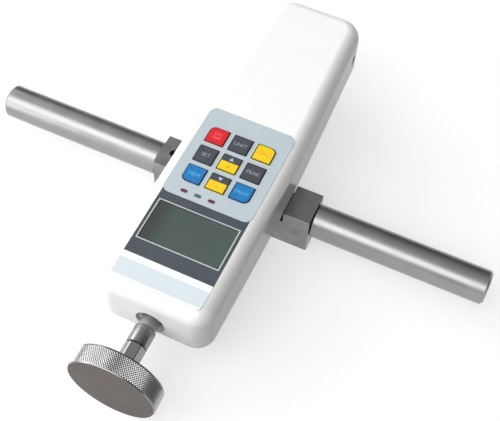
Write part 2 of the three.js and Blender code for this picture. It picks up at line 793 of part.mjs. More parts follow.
// Round cells in shrink wrap: a pack with a half round at each long edge.
function batteryPack() {
  const height = 2 * cellRadius * battery.layers;
  const edge = cellRadius;
  const radii = [edge, edge, edge, edge];
  const outline = rectangle(2 * batteryHalf, height, radii, origin, steps.corner);
  const geometry = new THREE.ExtrudeGeometry(new THREE.Shape(outline.map(({ point }) => point)), {
    depth: batteryLength,
    bevelEnabled: false,
  });
  geometry.rotateX(Math.PI / 2);
  geometry.translate(0, batteryStart + batteryLength, housing.wall + fit.seat + height / 2);
  return solid(geometry);
}

// The charger's socket: a barrel in the shell's hole, and a flange and body inside the wall.
function chargerJack() {
  const mouth = jackWall - jack.recess;
  const flange = housing.wall + jack.flangeGap - jack.recess;
  const body = flange + jack.flangeThickness;
  const profile = [
    [0, jack.boreDepth],
    [jack.boreRadius, jack.boreDepth],
    [jack.boreRadius, 0],
    [jack.barrelRadius, 0],
    [jack.barrelRadius, flange],
    [jack.flangeRadius, flange],
    [jack.flangeRadius, body],
    [jack.bodyRadius, body],
    [jack.bodyRadius, body + jack.bodyLength],
    [0, body + jack.bodyLength],
  ];
  return turned(profile, [-1, 0, 0], [mouth, jackPlace, jack.height]);
}

// The cradle bar: a block with a channel for the housing, bored at each end for a handle's stud.
function cradleBar() {
  const half = cradle.length / 2;
  const floor = cradle.height - cradle.channelDepth;
  const channel = channelWidth / 2;
  const shape = new THREE.Shape([
    flat(-half, 0),
    flat(half, 0),
    flat(half, cradle.height),
    flat(channel, cradle.height),
    flat(channel, floor),
    flat(-channel, floor),
    flat(-channel, cradle.height),
    flat(-half, cradle.height),
  ]);
  const geometry = new THREE.ExtrudeGeometry(shape, {
    depth: cradle.width - 2 * cradle.edge,
    bevelThickness: cradle.edge,
    bevelSize: cradle.edge,
    bevelOffset: -cradle.edge,
    bevelSegments: 1,
  });
  geometry.rotateX(Math.PI / 2);
  geometry.translate(0, cradle.width / 2 - cradle.edge, 0);
  let body = solid(geometry);
  const bore = rod.studRadius + fit.thread;
  const depth = rod.studLength + fit.thread + fit.overrun;
  for (const side of [1, -1]) {
    const mouth = [side * (half + fit.overrun), 0, rodHeight];
    body = cut(body, cylinder(bore, depth, [-side, 0, 0], mouth, steps.round));
    const x = (side * screwSpacing) / 2;
    const way = cradleScrew.shank + fit.thread;
    body = cut(body, cylinder(way, floor + 2 * fit.overrun, up, [x, 0, -fit.overrun]));
    const sink = cradleScrew.headHeight + fit.thread + fit.overrun;
    const well = cradleScrew.head + fit.thread;
    body = cut(body, cylinder(well, sink, up, [x, 0, -fit.overrun]));
  }
  const grubTop = cradle.height - rodHeight + fit.overrun;
  return cut(body, cylinder(grubScrew.radius + fit.thread, grubTop, up, [-earMiddle, 0, rodHeight]));
}

// One handle rod, along +X from its seat on the cradle, with a stud that screws into the cradle.
function handleRod() {
  const profile = [
    [0, -rod.studLength],
    [rod.studRadius, -rod.studLength],
    [rod.studRadius, 0],
    [rod.radius - rod.innerEdge, 0],
    [rod.radius, rod.innerEdge],
    [rod.radius, rod.length - rod.outerEdge],
    [rod.radius - rod.outerEdge, rod.length],
    [0, rod.length],
  ];
  return turned(profile, [1, 0, 0], [0, 0, 0], steps.rod);
}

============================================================

Nothing should be changed: write out all of the data as is.

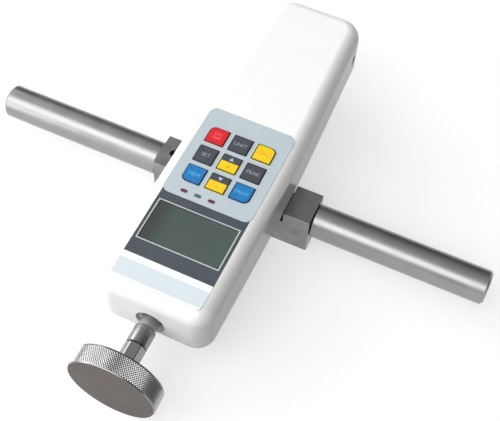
Write part 2 of the three.js and Blender code for this picture. It picks up at line 793 of part.mjs. More parts follow.
// Round cells in shrink wrap: a pack with a half round at each long edge.
function batteryPack() {
  const height = 2 * cellRadius * battery.layers;
  const edge = cellRadius;
  const radii = [edge, edge, edge, edge];
  const outline = rectangle(2 * batteryHalf, height, radii, origin, steps.corner);
  const geometry = new THREE.ExtrudeGeometry(new THREE.Shape(outline.map(({ point }) => point)), {
    depth: batteryLength,
    bevelEnabled: false,
  });
  geometry.rotateX(Math.PI / 2);
  geometry.translate(0, batteryStart + batteryLength, housing.wall + fit.seat + height / 2);
  return solid(geometry);
}

// The charger's socket: a barrel in the shell's hole, and a flange and body inside the wall.
function chargerJack() {
  const mouth = jackWall - jack.recess;
  const flange = housing.wall + jack.flangeGap - jack.recess;
  const body = flange + jack.flangeThickness;
  const profile = [
    [0, jack.boreDepth],
    [jack.boreRadius, jack.boreDepth],
    [jack.boreRadius, 0],
    [jack.barrelRadius, 0],
    [jack.barrelRadius, flange],
    [jack.flangeRadius, flange],
    [jack.flangeRadius, body],
    [jack.bodyRadius, body],
    [jack.bodyRadius, body + jack.bodyLength],
    [0, body + jack.bodyLength],
  ];
  return turned(profile, [-1, 0, 0], [mouth, jackPlace, jack.height]);
}

// The cradle bar: a block with a channel for the housing, bored at each end for a handle's stud.
function cradleBar() {
  const half = cradle.length / 2;
  const floor = cradle.height - cradle.channelDepth;
  const channel = channelWidth / 2;
  const shape = new THREE.Shape([
    flat(-half, 0),
    flat(half, 0),
    flat(half, cradle.height),
    flat(channel, cradle.height),
    flat(channel, floor),
    flat(-channel, floor),
    flat(-channel, cradle.height),
    flat(-half, cradle.height),
  ]);
  const geometry = new THREE.ExtrudeGeometry(shape, {
    depth: cradle.width - 2 * cradle.edge,
    bevelThickness: cradle.edge,
    bevelSize: cradle.edge,
    bevelOffset: -cradle.edge,
    bevelSegments: 1,
  });
  geometry.rotateX(Math.PI / 2);
  geometry.translate(0, cradle.width / 2 - cradle.edge, 0);
  let body = solid(geometry);
  const bore = rod.studRadius + fit.thread;
  const depth = rod.studLength + fit.thread + fit.overrun;
  for (const side of [1, -1]) {
    const mouth = [side * (half + fit.overrun), 0, rodHeight];
    body = cut(body, cylinder(bore, depth, [-side, 0, 0], mouth, steps.round));
    const x = (side * screwSpacing) / 2;
    const way = cradleScrew.shank + fit.thread;
    body = cut(body, cylinder(way, floor + 2 * fit.overrun, up, [x, 0, -fit.overrun]));
    const sink = cradleScrew.headHeight + fit.thread + fit.overrun;
    const well = cradleScrew.head + fit.thread;
    body = cut(body, cylinder(well, sink, up, [x, 0, -fit.overrun]));
  }
  const grubTop = cradle.height - rodHeight + fit.overrun;
  return cut(body, cylinder(grubScrew.radius + fit.thread, grubTop, up, [-earMiddle, 0, rodHeight]));
}

// One handle rod, along +X from its seat on the cradle, with a stud that screws into the cradle.
function handleRod() {
  const profile = [
    [0, -rod.studLength],
    [rod.studRadius, -rod.studLength],
    [rod.studRadius, 0],
    [rod.radius - rod.innerEdge, 0],
    [rod.radius, rod.innerEdge],
    [rod.radius, rod.length - rod.outerEdge],
    [rod.radius - rod.outerEdge, rod.length],
    [0, rod.length],
  ];
  return turned(profile, [1, 0, 0], [0, 0, 0], steps.rod);
}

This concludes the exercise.